His major concern is with the way the study was structured, most notably that the subjects weren't paying for the items out of their own pockets. "We're all less careful with somebody else's money. If  I say, 'Here's 50 bucks, go spend it on the Web,' you'll be less price-sensitive than you'll be with your own money. It makes [the study] almost a theoretical exercise."

Cate also takes issue with the exclusion of people who don't worry about privacy when shopping online, saying that such a decision skews the results. "That's awfully subjective, saying that person X is or isn't privacy-sensitive enough."

Finally, he believes that asking individuals to shop for items they don't care about is a fatal flaw. "If you're shopping for something that you're not really interested in, you'll be a lot more tolerant about interferences," he said. "For this [study] to be valid, [the subjects] would have to be searching for something they actually want. People are less worried about their privacy when there's something they're trying really hard to find."

Asked about Cate's comments, Cranor strikes a conciliatory chord. "I understand where Fred is coming from.
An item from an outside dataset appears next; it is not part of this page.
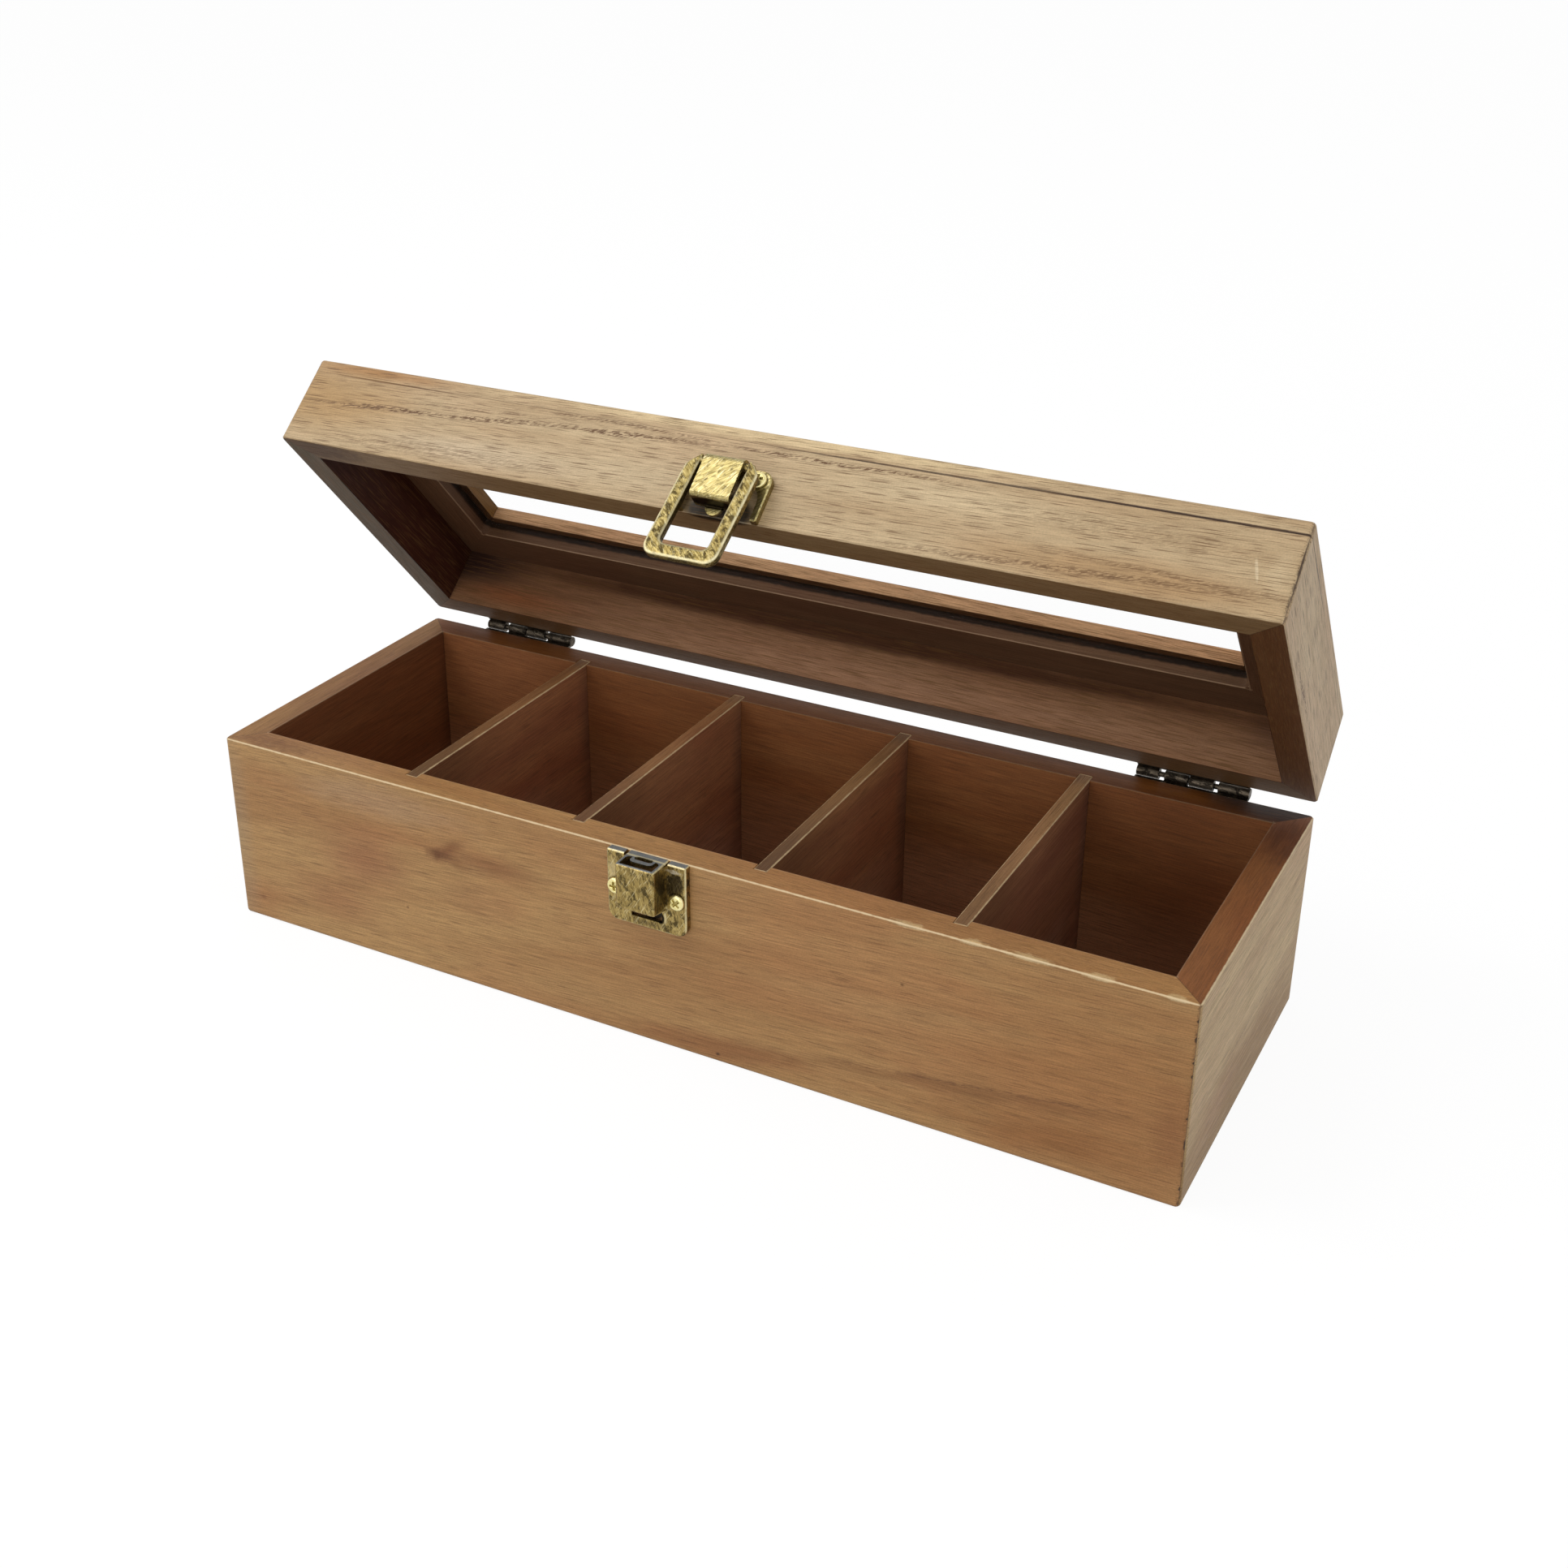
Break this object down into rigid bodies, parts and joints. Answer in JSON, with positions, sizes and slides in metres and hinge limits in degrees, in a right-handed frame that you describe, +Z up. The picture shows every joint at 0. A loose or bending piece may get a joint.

There are always artificial elements -- an experimenter watching you, you're in a lab," she said. "But we minimized any incentive not to behave naturally. We didn't know for sure that people would act the way they did." Also, it should be noted that subjects did spend their own money -- not from their pockets but headed to their pockets, since any amount they didn't spend, they could keep.

Either way, Cranor goes to the mat defending what the Carnegie Mellon team was trying to accomplish. "The notion that there may be ways to get people to pay for privacy is very, very important," she said. "There have been lots of questions as to whether privacy really makes a difference for companies' bottom lines. What we learned suggests that privacy can have an impact, that companies that distinguish themselves on the basis of privacy practices can see a return down the road."